Dunbar’s theory suggests we’re only capable of 150 meaningful relationships, 500 acquaintances and can only recognise 1500 people. How many followers and across how many platforms do we really need? Let alone a written version of Instagram stories.
Twitter has its issues, don’t get me wrong, countless campaign problems and UX and algorithm issues paint a bleak reality of Twitter both from a user and advertiser perspective. News of daily limits on basic accounts is almost commendable, having recently discussed a focus on unregretted time spent on Twitter. However, these restrictions are likely because of growing concerns about AI data scraping, posing the question, are Meta’s advancements into text-style conversations a simple tactic deployed for enhanced data harvesting?

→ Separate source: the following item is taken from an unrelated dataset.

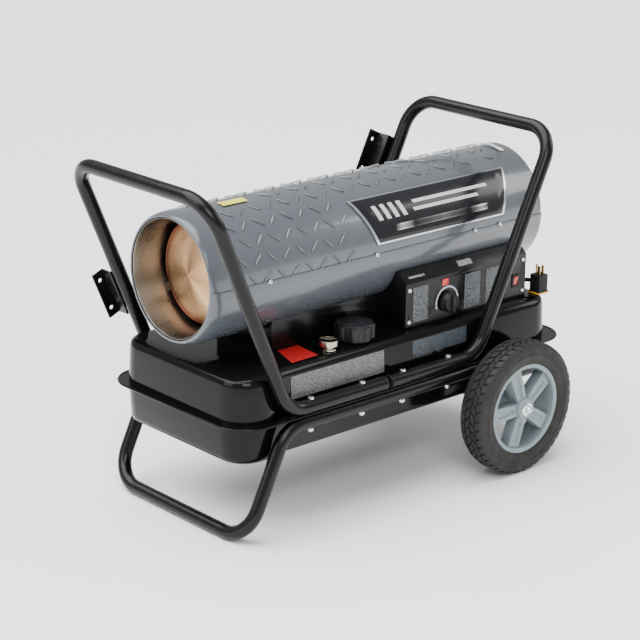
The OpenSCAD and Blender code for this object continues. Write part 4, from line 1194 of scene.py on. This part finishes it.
def make_tyre():
    """A tyre that stands on Z: a carcass with a raised ring on each wall, and rows of blocks."""
    w = HALF
    outer = [(RIM_R, -0.024), (0.0885, -0.0262), (0.092, -0.0275), (0.100, -w + 0.0005), (0.104, -w),
             (0.1045, -w + 0.0006), (0.1055, -w + 0.0006), (0.106, -w), (0.112, -w + 0.0003), (0.118, -w + 0.0016),
             (0.1215, -w + 0.0036), (0.1228, -w + 0.006), (0.1232, -w + 0.010)]
    profile = outer + [(r, -t) for r, t in reversed(outer)]
    carcass = lathe("tyre", [(r, MID + t) for r, t in profile] + [(RIM_R, MID - 0.024)], "Z", (0, 0, 0), steps=96)
    smooth(carcass, 40)
    blocks = []
    half = radians(360 / TREAD_COUNT) * 0.40
    for t0, width, phase, slant in TREAD_ROWS:
        deselect()
        bpy.ops.mesh.primitive_cube_add(size=1, location=(0, 0, 0))
        b = bpy.context.object
        for v in b.data.vertices:
            side = 1 if v.co.y > 0 else -1
            up = v.co.z > 0
            top = v.co.x > 0
            height = t0 + (width if up else 0)
            outer_r = 0.1242 if abs(height) > 0.018 else 0.1268
            r = outer_r if top else 0.1215
            a = half * side * (0.92 if top else 1) + radians(slant) * 0.12 * (1 if up else -1)
            v.co = (r * cos(a), r * sin(a), MID + height)
        soften(b, 0.0007, 1, 30)
        turns = [Matrix.Rotation(2 * pi * (i + phase) / TREAD_COUNT, 4, "Z") for i in range(TREAD_COUNT)]
        blocks.append(ring_of(b, turns, "tread"))
    return join("tyre", [carcass] + blocks)


class HEATER_OT_wheels(bpy.types.Operator):
    """Makes the axle, the spoked rims and the block-tread tyres"""

    bl_idname = "heater.wheels"
    bl_label = "Wheels"

    def execute(self, context):
        rim, tyre = make_rim(), make_tyre()
        for side, word in ((-1, "left"), (1, "right")):
            for piece, slot_name, kind in ((rim, "rim_plastic", "rim"), (tyre, "tyre", "tyre")):
                c = twin(piece)
                c.data.transform(wheel_turn(side) @ Matrix.Rotation(radians(RIM_REST_TURN), 4, "Z"))
                named(c, f"wheel_{kind}_{word}")
                finish(c, mat(kind), f"{kind}_{word}", f"wheel_{word}")
        bpy.data.objects.remove(rim)
        bpy.data.objects.remove(tyre)
        refined("axle", "axle_rod", mat("zinc"), 0.0005)
        refined("axle_washers", "axle_washer_pair", mat("zinc"), 0.0004)
        nut = lathe("axle_nut", [(0, 0.0118), (0.0030, 0.0112), (0.0054, 0.0094), (0.0068, 0.0066), (0.0072, 0.0052),
                                 (0.0072, 0.0020), (0.0120, 0.0018), (0.0130, 0.0009), (0.0130, 0.0), (0.0082, 0.0),
                                 (0.0082, -0.0005), (0, -0.0005)], "Z", (0, 0, 0), steps=32)
        collar = cylinder("axle_nut", 0.0090, 0.0036, (0, 0, 0.0036), vertices=6)
        soften(collar, 0.0006)
        nut = join("axle_nut", [nut, collar])
        smooth(nut, 40)
        spots = [wheel_turn(s) @ Matrix.Translation((0, 0, NUT_AT)) for s in (-1, 1)]
        nuts = ring_of(nut, spots, "axle_cap_nuts")
        finish(nuts, mat("chrome"), "axle_caps")
        return {"FINISHED"}


# ---------- panel and registration ----------

OPERATORS = (HEATER_OT_stage, HEATER_OT_lead, HEATER_OT_shells, HEATER_OT_badge, HEATER_OT_fire_end, HEATER_OT_fan_end,
             HEATER_OT_tank, HEATER_OT_filler, HEATER_OT_frame, HEATER_OT_controls, HEATER_OT_wheels)


class HEATER_PT_pieces(bpy.types.Panel):
    """Lists the pieces in the sidebar"""

    bl_idname = "HEATER_PT_pieces"
    bl_label = "Heater"
    bl_space_type = "VIEW_3D"
    bl_region_type = "UI"
    bl_category = "Heater"

    def draw(self, context):
        for setting in ("lens", "key_power", "sky_strength"):
            self.layout.prop(context.scene.heater_stage, setting)
        for op in OPERATORS:
            self.layout.operator(op.bl_idname)


CLASSES = (StageSettings, *OPERATORS, HEATER_PT_pieces)


def register():
    for c in CLASSES:
        bpy.utils.register_class(c)
    bpy.types.Scene.heater_stage = bpy.props.PointerProperty(type=StageSettings)


def unregister():
    del bpy.types.Scene.heater_stage
    for c in reversed(CLASSES):
        bpy.utils.unregister_class(c)


def main():
    register()
    for op in OPERATORS:
        group, name = op.bl_idname.split(".")
        getattr(getattr(bpy.ops, group), name)()
    deselect()


if __name__ == "__main__":
    main()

Zuckerberg is clearly feeling the pressure from shareholders on the Metaverse and is reverting to his previous tactics of taking tried and tested formats and doing them better than the incumbent. But this feels like innovation for innovation’s sake or an attempt to appease a frustrated board. Whilst on the surface, Threads appears to be a challenger to Twitter in format, by its very nature, it isn’t, and for now, can’t be. The attempt is hollow. The Instagram profile pre-requisite and inability to delete Threads’ accounts keep the userbases high and stop it from becoming the latest Clubhouse. Begging the question, does Zuckerberg even believe in the platform? In the best-case scenario, the increased competitiveness forces Musk to restore Twitter to its former glory.
Operating under the assumption Threads is not Twitter. Including Threads as an owned channel brings significantly reduced risks and resource permitting, one worth testing, as with any channel that facilitates more informed decision-making.
As ever, from a paid perspective, we should stay on the side of caution and diligently examine the platform to understand how this can complement campaigns (if, in fact, at all). I, for one would far rather see Musk and Zuckerberg battle it out in the coliseum than add another app on my phone.